◆ **PROVIDED DATA**:
——

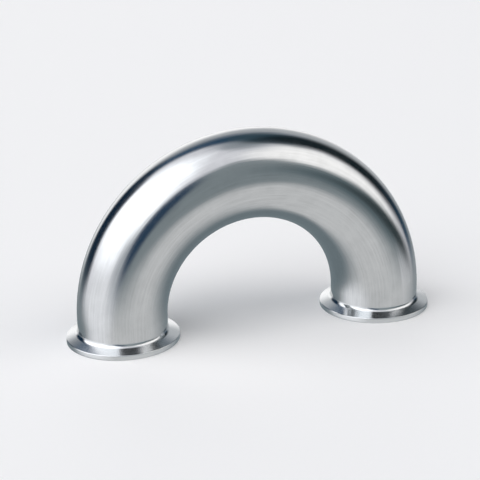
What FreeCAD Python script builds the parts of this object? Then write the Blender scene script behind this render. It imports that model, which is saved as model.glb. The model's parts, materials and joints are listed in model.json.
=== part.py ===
"""Clamp U-bend: a 180 degree return bend for sanitary tubing, with a clamp ferrule welded to each end.

The fitting stands on the faces of its two ferrules. The origin is midway between the ports, on the plane
of their faces. +X runs from the left port to the right port, +Y goes through the arch and +Z is up.

It is made of three pieces of stainless steel: one length of tube bent through a half turn, and two turned
ferrules, butt-welded to the ends of the tube and ground flush. The bore is the same size all the way.
"""

import FreeCAD, Part
import math
import os

import Sketcher
from FreeCAD import Vector

# Driving dimensions, in millimetres and degrees: alias, value and meaning.
SIZES = [
    ("tube_diameter", 50.8, "outside diameter of the tube, a nominal two inch"),
    ("wall_thickness", 1.65, "wall of the tube and of the ferrule's neck"),
    ("bend_radius", 76.2, "radius of the bend at the tube's centre line"),
    ("ferrule_length", 12.7, "from the ferrule's face to the weld"),
    ("flange_diameter", 64.0, "outside diameter of the clamp flange"),
    ("rim_thickness", 2.85, "straight part of the flange's edge"),
    ("clamp_slope", 20.0, "angle between the flange's back and its face, in degrees"),
    ("root_radius", 2.5, "hollow fillet between the flange's back and the neck"),
    ("rim_radius", 0.4, "rounding of the flange's two outer edges"),
    ("groove_diameter", 56.5, "gasket groove, across its middle"),
    ("groove_width", 4.0, "gasket groove, at the face"),
    ("groove_depth", 1.6, "gasket groove, below the face"),
]

# The ports, and the side of the origin that each is on.
PORTS = [("ferrule_left", -1), ("ferrule_right", 1)]

HALF_TURN = 180.0
FULL_TURN = 360.0
EDGE_TOLERANCE = 1e-4

# How a sketch numbers its own axis and origin, and the points of a line or a circle.
HORIZONTAL_AXIS = -1
ORIGIN_POINT = (-1, 1)
START, END, CENTRE = 1, 2, 3

# The root fillet takes at most this share of the straight back that the flange leaves for it.
ROOT_SHARE = 0.9

# Sizes that follow from the sheet's.
TUBE_RADIUS = "Sizes.tube_diameter / 2"
BORE_RADIUS = "Sizes.tube_diameter / 2 - Sizes.wall_thickness"
OVERHANG = "(Sizes.flange_diameter - Sizes.tube_diameter) / 2"
SLOPE_RISE = f"{OVERHANG} * tan(Sizes.clamp_slope * 1 deg)"
BACK_LENGTH = f"{OVERHANG} / cos(Sizes.clamp_slope * 1 deg)"
ROOT_ROOM = f"{BACK_LENGTH} / tan(45 deg - Sizes.clamp_slope / 2 * 1 deg) - Sizes.rim_radius"
GROOVE_CUTTER = "((Sizes.groove_width / 2) ^ 2 + Sizes.groove_depth ^ 2) / (2 * Sizes.groove_depth)"


def make_sheet(doc):
    """The spreadsheet that holds the driving dimensions."""
    sheet = doc.addObject("Spreadsheet::Sheet", "Sizes")
    for row, (alias, value, meaning) in enumerate(SIZES, start=1):
        sheet.set(f"A{row}", meaning)
        sheet.set(f"B{row}", str(value))
        sheet.setAlias(f"B{row}", alias)
    doc.recompute()
    return sheet


def origin_feature(body, role):
    """One of the body's own origin planes or axes."""
    return next(f for f in body.Origin.OriginFeatures if f.Role == role)


def new_body(doc, name):
    """An empty body whose label names its file."""
    body = doc.addObject("PartDesign::Body", name)
    body.Label = name
    return body


def new_sketch(body, name, role):
    """A sketch on one of the body's origin planes."""
    sketch = body.newObject("Sketcher::SketchObject", name)
    sketch.AttachmentSupport = [(origin_feature(body, role), "")]
    sketch.MapMode = "FlatFace"
    return sketch


def constrain(sketch, name, expression, kind, *where):
    """A named dimension of the sketch, bound to the sheet."""
    index = sketch.addConstraint(Sketcher.Constraint(kind, *where, 1.0))
    sketch.renameConstraint(index, name)
    sketch.setExpression(f"Constraints.{name}", expression)


def draw_loop(sketch, corners):
    """A closed outline of straight lines, joined at its corners."""
    count = len(corners)
    for k, start in enumerate(corners):
        sketch.addGeometry(Part.LineSegment(start, corners[(k + 1) % count]), False)
    for k in range(count):
        sketch.addConstraint(Sketcher.Constraint("Coincident", k, END, (k + 1) % count, START))


def turn(body, kind, name, sketch, axis, angle):
    """A Revolution or a Groove of the sketch about one of its own axes."""
    feature = body.newObject(f"PartDesign::{kind}", name)
    feature.Profile = sketch
    feature.ReferenceAxis = (sketch, [axis])
    feature.Angle = angle
    return feature


def ring_edges(shape, rings):
    """The names of the round edges that have these radii and heights."""
    found = []
    for number, edge in enumerate(shape.Edges, start=1):
        if not isinstance(edge.Curve, Part.Circle):
            continue
        for radius, height in rings:
            same_radius = abs(edge.Curve.Radius - radius) < EDGE_TOLERANCE
            same_height = abs(edge.Curve.Center.z - height) < EDGE_TOLERANCE
            if same_radius and same_height:
                found.append(f"Edge{number}")
    if len(found) != len(rings):
        raise RuntimeError(f"{len(rings)} round edges wanted, {len(found)} found")
    return found


def round_edges(body, name, base, rings, expression):
    """A fillet on the round edges of base that have these radii and heights."""
    fillet = body.newObject("PartDesign::Fillet", name)
    fillet.Base = (base, ring_edges(base.Shape, rings))
    fillet.setExpression("Radius", expression)
    return fillet


def make_bend(doc, sheet):
    """The tube: a ring-shaped section turned half round the axis of the bend."""
    body = new_body(doc, "bend_tube")
    body.setExpression("Placement.Base.z", "Sizes.ferrule_length")

    section = new_sketch(body, "tube_section", "XY_Plane")
    centre = Vector(-sheet.bend_radius, 0, 0)
    outside = sheet.tube_diameter / 2
    section.addGeometry(Part.Circle(centre, Vector(0, 0, 1), outside), False)
    section.addGeometry(Part.Circle(centre, Vector(0, 0, 1), outside - sheet.wall_thickness), False)
    section.addConstraint(Sketcher.Constraint("Coincident", 0, CENTRE, 1, CENTRE))
    section.addConstraint(Sketcher.Constraint("PointOnObject", 0, CENTRE, HORIZONTAL_AXIS))
    constrain(section, "centre_line", "Sizes.bend_radius", "DistanceX", 0, CENTRE, *ORIGIN_POINT)
    constrain(section, "outer_radius", TUBE_RADIUS, "Radius", 0)
    constrain(section, "bore_radius", BORE_RADIUS, "Radius", 1)

    turn(body, "Revolution", "half_turn", section, "V_Axis", HALF_TURN)
    doc.recompute()
    return body


def turn_blank(doc, body, corners):
    """The ferrule before it is rounded and grooved: flange, sloped back and neck round an open bore."""
    profile = new_sketch(body, f"{body.Name}_profile", "XZ_Plane")
    draw_loop(profile, corners)
    face, rim, back, neck_wall, weld_face, bore_wall = range(len(corners))
    for line in (face, weld_face):
        profile.addConstraint(Sketcher.Constraint("Horizontal", line))
    for line in (rim, neck_wall, bore_wall):
        profile.addConstraint(Sketcher.Constraint("Vertical", line))
    profile.addConstraint(Sketcher.Constraint("PointOnObject", face, START, HORIZONTAL_AXIS))
    flange_radius = "Sizes.flange_diameter / 2"
    constrain(profile, "bore_radius", BORE_RADIUS, "DistanceX", *ORIGIN_POINT, face, START)
    constrain(profile, "flange_radius", flange_radius, "DistanceX", *ORIGIN_POINT, face, END)
    constrain(profile, "neck_radius", TUBE_RADIUS, "DistanceX", *ORIGIN_POINT, neck_wall, START)
    constrain(profile, "rim", "Sizes.rim_thickness", "DistanceY", rim, START, rim, END)
    constrain(profile, "slope_rise", SLOPE_RISE, "DistanceY", back, START, back, END)
    constrain(profile, "length", "Sizes.ferrule_length", "DistanceY", bore_wall, END, bore_wall, START)

    blank = turn(body, "Revolution", f"{body.Name}_blank", profile, "V_Axis", FULL_TURN)
    doc.recompute()
    return blank


def cut_groove(doc, body, sheet, uncut):
    """The gasket groove: a shallow round-bottomed channel turned into the face."""
    cutter = new_sketch(body, f"{body.Name}_groove_section", "XZ_Plane")
    half_width = sheet.groove_width / 2
    radius = (half_width**2 + sheet.groove_depth**2) / (2 * sheet.groove_depth)
    centre = Vector(sheet.groove_diameter / 2, sheet.groove_depth - radius, 0)
    cutter.addGeometry(Part.Circle(centre, Vector(0, 0, 1), radius), False)
    below_face = f"{GROOVE_CUTTER} - Sizes.groove_depth"
    pitch_radius = "Sizes.groove_diameter / 2"
    constrain(cutter, "cutter_radius", GROOVE_CUTTER, "Radius", 0)
    constrain(cutter, "pitch_radius", pitch_radius, "DistanceX", *ORIGIN_POINT, 0, CENTRE)
    constrain(cutter, "below_face", below_face, "DistanceY", 0, CENTRE, *ORIGIN_POINT)
    groove = turn(body, "Groove", f"{body.Name}_gasket_groove", cutter, "V_Axis", FULL_TURN)
    doc.recompute()
    if groove.Shape.Volume >= uncut.Shape.Volume:
        raise RuntimeError(f"{body.Name}: the gasket groove cut nothing")


def make_ferrule(doc, sheet, name, side):
    """A ferrule: a turned ring with a clamp flange, a neck as wide as the tube and a gasket groove."""
    body = new_body(doc, name)
    body.setExpression("Placement.Base.x", f"{side} * Sizes.bend_radius")

    neck = sheet.tube_diameter / 2
    bore = neck - sheet.wall_thickness
    flange = sheet.flange_diameter / 2
    root_height = sheet.rim_thickness + (flange - neck) * math.tan(math.radians(sheet.clamp_slope))
    blank = turn_blank(doc, body, [
        Vector(bore, 0, 0),
        Vector(flange, 0, 0),
        Vector(flange, sheet.rim_thickness, 0),
        Vector(neck, root_height, 0),
        Vector(neck, sheet.ferrule_length, 0),
        Vector(bore, sheet.ferrule_length, 0),
    ])

    root_radius = f"min(Sizes.root_radius; {ROOT_SHARE} * ({ROOT_ROOM}))"
    root = round_edges(body, f"{name}_root", blank, [(neck, root_height)], root_radius)
    doc.recompute()
    rim_rings = [(flange, 0.0), (flange, sheet.rim_thickness)]
    rounded = round_edges(body, f"{name}_rim", root, rim_rings, "Sizes.rim_radius")
    doc.recompute()
    cut_groove(doc, body, sheet, rounded)
    return body


def check(doc, bodies):
    """Every object has to be sound before anything is written."""
    for item in doc.Objects:
        if "Invalid" in item.State or "Error" in item.State:
            raise RuntimeError(f"{item.Name} failed: {item.State}")
    for body in bodies:
        if body.Shape.isNull() or not body.Shape.isValid() or len(body.Shape.Solids) != 1:
            raise RuntimeError(f"{body.Label} is not one sound solid")


def main():
    doc = FreeCAD.newDocument("clamp_u_bend")
    sheet = make_sheet(doc)
    bodies = [make_bend(doc, sheet)]
    for name, side in PORTS:
        bodies.append(make_ferrule(doc, sheet, name, side))
    doc.recompute()
    check(doc, bodies)
    os.makedirs("parts", exist_ok=True)
    for body in bodies:
        body.Shape.exportStep(f"parts/{body.Label}.step")
        box = body.Shape.optimalBoundingBox(False)
        size = f"{box.XLength:.2f} x {box.YLength:.2f} x {box.ZLength:.2f} mm"
        print(f"{body.Label}: {size}, {body.Shape.Volume:.1f} mm3, z {box.ZMin:.2f} to {box.ZMax:.2f}")


main()
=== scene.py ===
"""Clamp U-bend: the look of a belt-polished tube bend with a turned clamp ferrule welded to each end.

Every length is in metres and every place is in the part's own frame. The origin is midway between the
two ports on the plane of their faces, +X runs from the left port to the right one, and +Z is up.
"""

import json
import math

import bpy
from bpy.props import FloatProperty, FloatVectorProperty, IntProperty, PointerProperty
from mathutils import Matrix, Vector


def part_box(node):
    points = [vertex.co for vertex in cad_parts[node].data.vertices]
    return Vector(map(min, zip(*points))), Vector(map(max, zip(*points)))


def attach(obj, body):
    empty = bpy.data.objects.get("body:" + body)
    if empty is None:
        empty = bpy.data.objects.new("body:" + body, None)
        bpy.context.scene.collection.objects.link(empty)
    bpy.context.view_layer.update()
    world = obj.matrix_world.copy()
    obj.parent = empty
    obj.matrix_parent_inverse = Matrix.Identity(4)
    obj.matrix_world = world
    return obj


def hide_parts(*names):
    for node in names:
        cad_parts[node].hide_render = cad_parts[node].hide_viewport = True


bl_info = {
    "name": "Clamp U-bend",
    "version": (1, 0, 0),
    "blender": (4, 5, 0),
    "location": "3D View > Sidebar > U-bend",
    "description": "Makes the tube, the two ferrules and the studio of a sanitary clamp U-bend",
    "category": "Object",
}

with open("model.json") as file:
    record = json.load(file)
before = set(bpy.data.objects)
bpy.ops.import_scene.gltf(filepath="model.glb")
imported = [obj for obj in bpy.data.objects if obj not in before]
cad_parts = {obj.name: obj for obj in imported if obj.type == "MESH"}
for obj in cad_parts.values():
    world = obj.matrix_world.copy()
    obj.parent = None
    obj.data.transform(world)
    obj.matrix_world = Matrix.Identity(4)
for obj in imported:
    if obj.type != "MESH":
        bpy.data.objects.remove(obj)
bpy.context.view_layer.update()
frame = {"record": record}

MM = 0.001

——

◆ **DIRECTIONS FOR THIS TASK**:
In the listing above, find the line containing "bodies = [make_bend(doc, sheet)]" and the line containing "for node in", then repeat those two lines and everything between them exactly.

◆ **EXERCISE ANSWER**:
    bodies = [make_bend(doc, sheet)]
    for name, side in PORTS:
        bodies.append(make_ferrule(doc, sheet, name, side))
    doc.recompute()
    check(doc, bodies)
    os.makedirs("parts", exist_ok=True)
    for body in bodies:
        body.Shape.exportStep(f"parts/{body.Label}.step")
        box = body.Shape.optimalBoundingBox(False)
        size = f"{box.XLength:.2f} x {box.YLength:.2f} x {box.ZLength:.2f} mm"
        print(f"{body.Label}: {size}, {body.Shape.Volume:.1f} mm3, z {box.ZMin:.2f} to {box.ZMax:.2f}")


main()
=== scene.py ===
"""Clamp U-bend: the look of a belt-polished tube bend with a turned clamp ferrule welded to each end.

Every length is in metres and every place is in the part's own frame. The origin is midway between the
two ports on the plane of their faces, +X runs from the left port to the right one, and +Z is up.
"""

import json
import math

import bpy
from bpy.props import FloatProperty, FloatVectorProperty, IntProperty, PointerProperty
from mathutils import Matrix, Vector


def part_box(node):
    points = [vertex.co for vertex in cad_parts[node].data.vertices]
    return Vector(map(min, zip(*points))), Vector(map(max, zip(*points)))


def attach(obj, body):
    empty = bpy.data.objects.get("body:" + body)
    if empty is None:
        empty = bpy.data.objects.new("body:" + body, None)
        bpy.context.scene.collection.objects.link(empty)
    bpy.context.view_layer.update()
    world = obj.matrix_world.copy()
    obj.parent = empty
    obj.matrix_parent_inverse = Matrix.Identity(4)
    obj.matrix_world = world
    return obj


def hide_parts(*names):
    for node in names:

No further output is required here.